El momento central, seguramente dramatizado, de la película es cuando las pruebas del simulador del A-320 muestran que había otras opciones posibles. La carrera de Sully se había acabado y el héroe se convertía en villano por lo erróneo de la decisión tomada. Sin embargo, enseguida se pone de relieve la diferencia entre una simulación y la vida real. El ensayo se había realizado por personal que conocía las circunstancias del evento que se iba a producir y que tuvo tiempo, no sólo para ensayar, sino también para probar escenarios hasta conseguir el correcto aterrizaje en el aeropuerto de referencia. La decisión tomada con poco tiempo, incertidumbre y bajo un intenso estrés no se podía reproducir con éxito. Cuando estas variables se introducían en el ejercicio de simulación, el resultado de la investigación fue que la decisión del comandante resulto ser la idónea.
Al igual que los técnicos de la administración de aviación, los nuestros: esa especie de jungla polimórfica compuesta de directivos, mandos intermedios, inspectores y farmacéuticos de atención primaria juzgan nuestras decisiones desde confortables atalayas de simulación. Con la excusa de la calidad o de la seguridad, y la realidad del control, husmean en los sistemas de información y en la historia clínica electrónica para inventar un cuadro virtual de la actuación de los clínicos. Con tiempo de sobra y la única incertidumbre de cuál será la hora de salir a tomar el café, pontifican sobre la bondad de un escenario etéreo sólo efectivo en las pantallas de sus ordenadores. No ven necesario, e incluso les niegan, la posibilidad de disponer de herramientas que faciliten la toma de decisiones. Para ellos es suficiente y lo creen de verdad, enviar periódicamente por correo electrónico grandilocuentes instrucciones para una atención sanitaria de calidad. Creen que eso será suficiente sin tener en cuenta que un médico asistencial recibe cientos de esas instrucciones.

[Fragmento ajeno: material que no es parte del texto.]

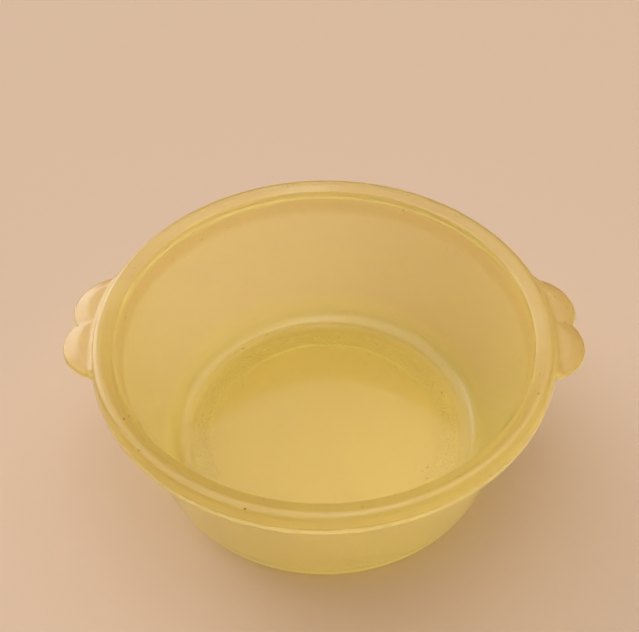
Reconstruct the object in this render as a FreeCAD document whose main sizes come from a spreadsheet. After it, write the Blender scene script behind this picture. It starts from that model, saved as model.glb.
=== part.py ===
import FreeCAD, Part
import math
import os
from types import SimpleNamespace

import Sketcher

# Round glass baking dish, moulded in one pressing, with two lobed tab handles at the rim.
# Millimetres. The axis of revolution is Z, the dish stands on Z = 0 and its handles point
# along +X and -X. The pressing is split into its named regions, which meet face to face.

SIZES = {
    # whole dish
    "overall_height": 75.4,  # table to the crest of the rim
    "base_radius": 73.4,  # outer wall run down to the table, heel not rounded
    "wall_lean": 9.6,  # degrees that the wall opens from upright
    "wall_thickness": 4.4,  # square to the wall
    # bottom
    "floor_height": 5.0,  # table to the inner floor
    "foot_width": 8.0,  # width of the foot ring with its inner step
    "foot_step": 0.8,  # width of that step
    "foot_recess": 0.8,  # height of that step, underside of the floor above the table
    "heel_land": 1.0,  # flat strip of the foot that belongs to the heel
    "heel_radius": 14.7,  # outside rounding between foot and wall
    "inner_heel_radius": 9.6,  # inside rounding between floor and wall
    "heel_height": 20.0,  # table to the top of the heel region
    # rim
    "rim_height": 12.5,  # crest down to the faint inner line where the mouth opens wider
    "mouth_lean": 13.0,  # degrees that the inside opens above that line
    "mouth_round": 0.9,  # rounding of the inner edge of the rim
    "bevel_angle": 26.0,  # slope of the rim's top down towards the mouth
    "crest_round": 2.9,  # rounding over the top of the rim
    "band_height": 8.2,  # crest down to the underside of the band
    "band_overhang": 5.93,  # how far the band's edge stands out from the wall
    "band_flare": 13.8,  # degrees that the band's face widens downward
    "band_edge_round": 1.3,  # rounding of the band's lower edge
    "ledge_round": 2.8,  # hollow rounding between the wall and the band's underside
    # handles
    "handle_reach": 10.3,  # from the band's edge out to the tip of a lobe
    "handle_thickness": 5.6,  # height of the tab
    "handle_edge_flat": 0.6,  # straight strip left between its upper and lower rounding
    "lobe_radius": 17.8,  # outline of a lobe seen from above
    "lobe_offset": 9.4,  # sideways from the handle's middle to a lobe's middle
    "notch_round": 1.2,  # valley between the two lobes
    "blend_radius": 7.5,  # hollow curve from a lobe back to the band
    "blend_depth": 2.2,  # how deep under the band's edge that curve ends
    "root_depth": 4.4,  # how deep under the band's edge the handle starts
}

NEAR = 1e-4  # mm, two points closer than this are the same point

doc = FreeCAD.newDocument("baking_dish")
sheet = doc.addObject("Spreadsheet::Sheet", "sizes")
for row, (name, value) in enumerate(SIZES.items(), start=1):
    sheet.set(f"A{row}", name)
    sheet.set(f"B{row}", str(value))
    sheet.setAlias(f"B{row}", name)
doc.recompute()


class Size:
    """A length or angle: its number, to draw with, and the formula that ties it to the sheet."""

    def __init__(self, number, formula):
        self.number = number
        self.formula = formula

    def __add__(self, other):
        return Size(self.number + other.number, f"({self.formula} + {other.formula})")

    def __sub__(self, other):
        return Size(self.number - other.number, f"({self.formula} - {other.formula})")

    def __mul__(self, other):
        return Size(self.number * other.number, f"({self.formula} * {other.formula})")

    def __truediv__(self, other):
        return Size(self.number / other.number, f"({self.formula} / {other.formula})")


def plain(number):
    return Size(number, str(number))


def tangent(angle):
    return Size(math.tan(math.radians(angle.number)), f"tan({angle.formula})")


def cosine(angle):
    return Size(math.cos(math.radians(angle.number)), f"cos({angle.formula})")


size = SimpleNamespace(**{name: Size(value, f"sizes.{name}") for name, value in SIZES.items()})
ZERO = plain(0)
UPRIGHT = plain(90)
LEFTWARD = plain(180)
DOWNWARD = plain(270)

# ---- sizes that follow from the ones above


def wall_radius(height, inner=False):
    """Radius of the wall's outer or inner face at a height."""
    outer = size.base_radius + height * tangent(size.wall_lean)
    return outer - size.wall_thickness / cosine(size.wall_lean) if inner else outer


HALF_CORNER = (UPRIGHT - size.wall_lean) / plain(2)
FOOT_OUTER = size.base_radius - size.heel_radius * tangent(HALF_CORNER) - size.heel_land
FOOT_INNER = FOOT_OUTER - size.foot_width
RIM_START = size.overall_height - size.rim_height
LEDGE = size.overall_height - size.band_height
BAND_RADIUS = wall_radius(LEDGE) + size.band_overhang
LOBE_CENTRE = BAND_RADIUS + size.handle_reach - size.lobe_radius
HANDLE_ROUND = (size.handle_thickness - size.handle_edge_flat) / plain(2)


# ---- drawing in a sketch


def new_body(label):
    body = doc.addObject("PartDesign::Body", label)
    body.Label = label
    return body


def new_sketch(body, name, plane):
    """A sketch on one of the body's own origin planes."""
    sketch = body.newObject("Sketcher::SketchObject", name)
    support = next(item for item in body.Origin.OriginFeatures if item.Role == plane)
    sketch.AttachmentSupport = [(support, "")]
    sketch.MapMode = "FlatFace"
    return sketch


def line(sketch, start, end, construction=False):
    segment = Part.LineSegment(FreeCAD.Vector(*start, 0), FreeCAD.Vector(*end, 0))
    return sketch.addGeometry(segment, construction)


def arc(sketch, centre, start, end):
    """The shorter arc about centre between the directions of start and end."""
    first = math.atan2(start[1] - centre[1], start[0] - centre[0])
    last = math.atan2(end[1] - centre[1], end[0] - centre[0])
    if (last - first) % (2 * math.pi) > math.pi:
        first, last = last, first
    radius = math.dist(centre, start)
    circle = Part.Circle(FreeCAD.Vector(*centre, 0), FreeCAD.Vector(0, 0, 1), radius)
    return sketch.addGeometry(Part.ArcOfCircle(circle, first, last), False)


def towards(start, goal, distance):
    """The point at a distance from start on the way to goal."""
    share = distance / math.dist(start, goal)
    return (start[0] + share * (goal[0] - start[0]), start[1] + share * (goal[1] - start[1]))


def crossing(first, slope, second, other_slope):
    """Where two lines cross. Each has a point and a slope in degrees from level."""
    ax, ay = math.cos(math.radians(slope)), math.sin(math.radians(slope))
    bx, by = math.cos(math.radians(other_slope)), math.sin(math.radians(other_slope))
    gap = (second[0] - first[0], second[1] - first[1])
    along = (gap[0] * by - gap[1] * bx) / (ax * by - ay * bx)
    return (first[0] + along * ax, first[1] + along * ay)


def join(sketch, first, second, kind="Coincident"):
    """Joins the ends of two curves that lie nearest each other."""
    ends = [(i, j) for i in (1, 2) for j in (1, 2)]
    i, j = min(
        ends,
        key=lambda pair: sketch.getPoint(first, pair[0]).distanceToPoint(
            sketch.getPoint(second, pair[1])
        ),
    )
    sketch.addConstraint(Sketcher.Constraint(kind, first, i, second, j))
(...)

No pueden ni siquiera imaginar que los médicos de familia se mueven en un entorno con poca información instantánea disponible, que tienen que contemplar múltiples opciones y que lo adecuado de la decisión depende de una compleja red de factores, no siempre tangibles. También son incapaces de pensar en ese gut inglés (que lo mismo significa intestino que intuición) de los profesionales que conocen su trabajo. Ese conocimiento imposible de replicar en la plantilla Excel, en la historia clínica ideal simulada en un ordenador o en el cumplimiento de unos falsarios indicadores de calidad de la prescripción. Lo peor de todo es que en el caso de los técnicos americanos reconocieron sus limitaciones y dieron la razón a Sully; en el nuestro, la arrogancia que da detentar el poder y, sobre todo, la ignorancia hacen muy difícil llevar a buen puerto a nuestro avión.